Starting at the first line of the data below, write out each line exactly until you reach the line containing "MM, y * MM, z", and include that line too.

--- START OF SUPPLIED DATA ---

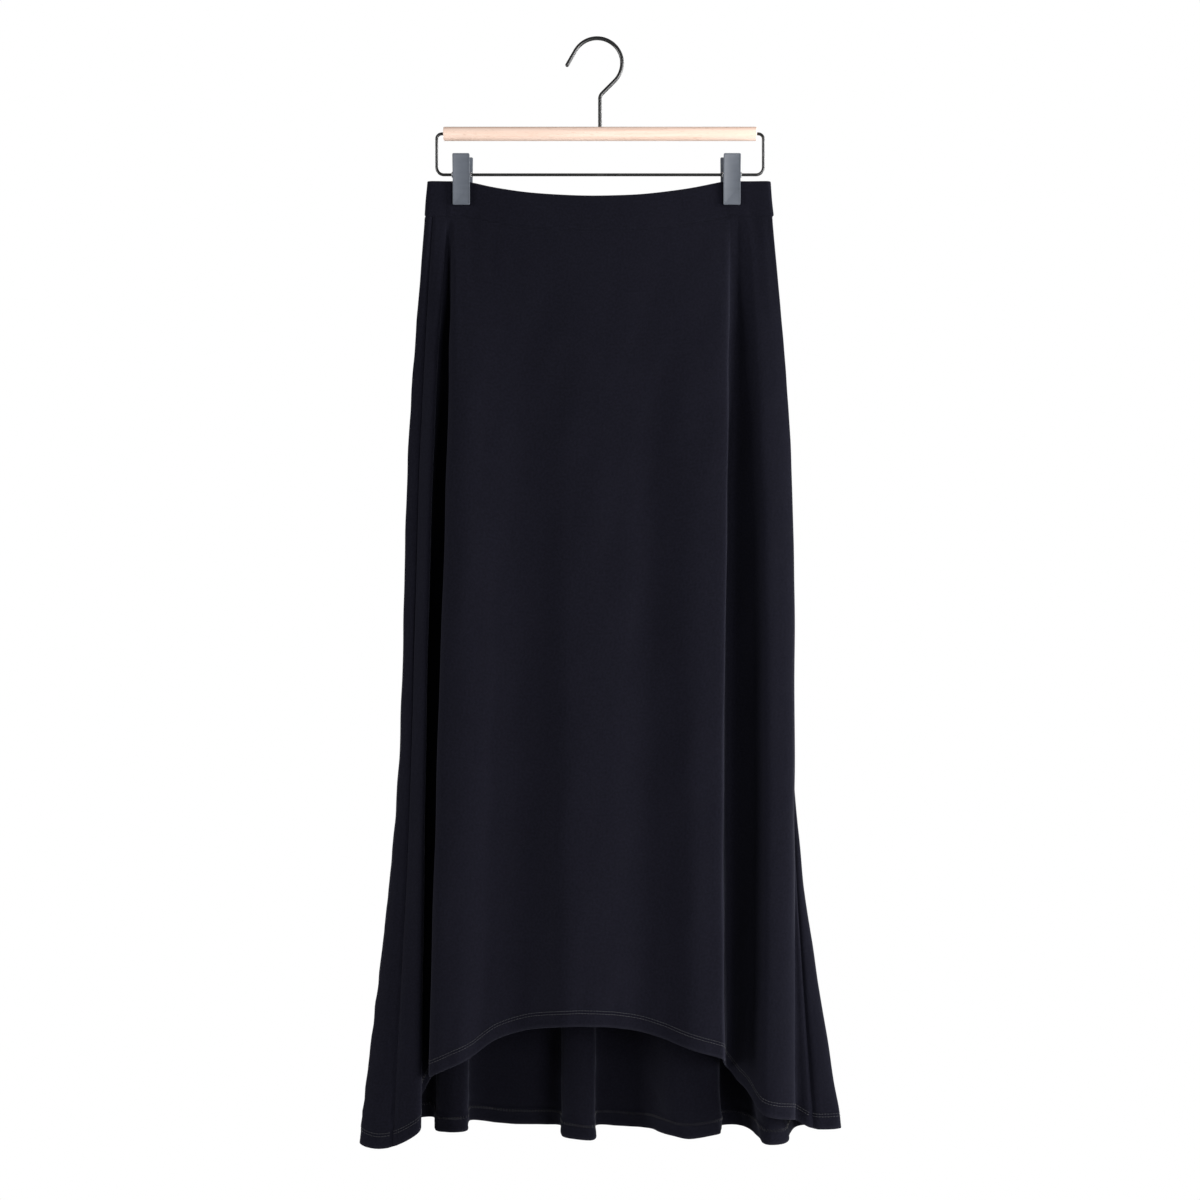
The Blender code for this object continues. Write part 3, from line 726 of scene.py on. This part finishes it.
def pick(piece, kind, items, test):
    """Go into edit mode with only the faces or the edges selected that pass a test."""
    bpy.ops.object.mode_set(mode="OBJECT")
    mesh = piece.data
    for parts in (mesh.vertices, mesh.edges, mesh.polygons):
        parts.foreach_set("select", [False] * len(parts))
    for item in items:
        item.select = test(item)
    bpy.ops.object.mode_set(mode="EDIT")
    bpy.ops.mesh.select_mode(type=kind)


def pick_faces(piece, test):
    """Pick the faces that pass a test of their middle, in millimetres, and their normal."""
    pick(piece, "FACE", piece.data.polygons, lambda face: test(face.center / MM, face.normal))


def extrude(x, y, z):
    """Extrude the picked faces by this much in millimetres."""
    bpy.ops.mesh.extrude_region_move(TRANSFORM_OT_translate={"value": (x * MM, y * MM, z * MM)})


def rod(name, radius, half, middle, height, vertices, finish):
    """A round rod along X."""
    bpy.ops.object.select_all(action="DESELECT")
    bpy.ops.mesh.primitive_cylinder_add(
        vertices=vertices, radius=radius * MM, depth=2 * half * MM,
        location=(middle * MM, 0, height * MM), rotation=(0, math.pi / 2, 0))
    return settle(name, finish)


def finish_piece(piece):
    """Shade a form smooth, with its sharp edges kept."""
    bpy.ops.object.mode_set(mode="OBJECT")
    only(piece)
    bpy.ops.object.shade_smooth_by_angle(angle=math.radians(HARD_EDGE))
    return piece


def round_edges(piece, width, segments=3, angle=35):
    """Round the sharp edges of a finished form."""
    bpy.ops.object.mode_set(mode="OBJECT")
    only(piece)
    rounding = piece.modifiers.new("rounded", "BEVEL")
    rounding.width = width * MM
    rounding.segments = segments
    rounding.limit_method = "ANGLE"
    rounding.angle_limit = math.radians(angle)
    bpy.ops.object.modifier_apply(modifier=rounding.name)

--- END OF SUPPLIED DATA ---

## [RESPONSE TO THE TASK]
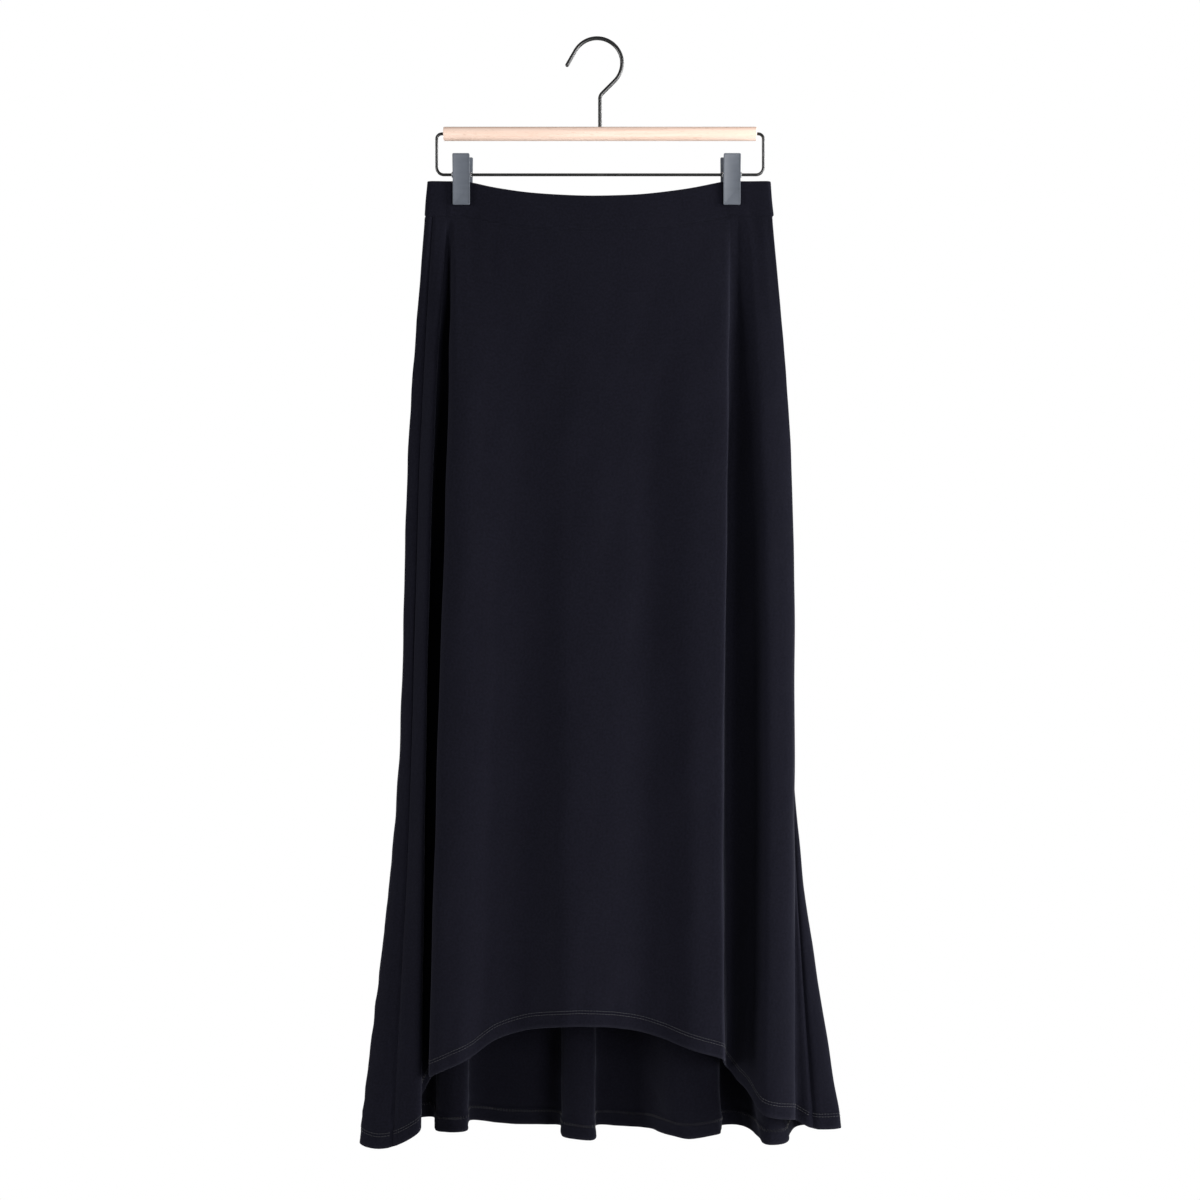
The Blender code for this object continues. Write part 3, from line 726 of scene.py on. This part finishes it.
def pick(piece, kind, items, test):
    """Go into edit mode with only the faces or the edges selected that pass a test."""
    bpy.ops.object.mode_set(mode="OBJECT")
    mesh = piece.data
    for parts in (mesh.vertices, mesh.edges, mesh.polygons):
        parts.foreach_set("select", [False] * len(parts))
    for item in items:
        item.select = test(item)
    bpy.ops.object.mode_set(mode="EDIT")
    bpy.ops.mesh.select_mode(type=kind)


def pick_faces(piece, test):
    """Pick the faces that pass a test of their middle, in millimetres, and their normal."""
    pick(piece, "FACE", piece.data.polygons, lambda face: test(face.center / MM, face.normal))


def extrude(x, y, z):
    """Extrude the picked faces by this much in millimetres."""
    bpy.ops.mesh.extrude_region_move(TRANSFORM_OT_translate={"value": (x * MM, y * MM, z * MM)})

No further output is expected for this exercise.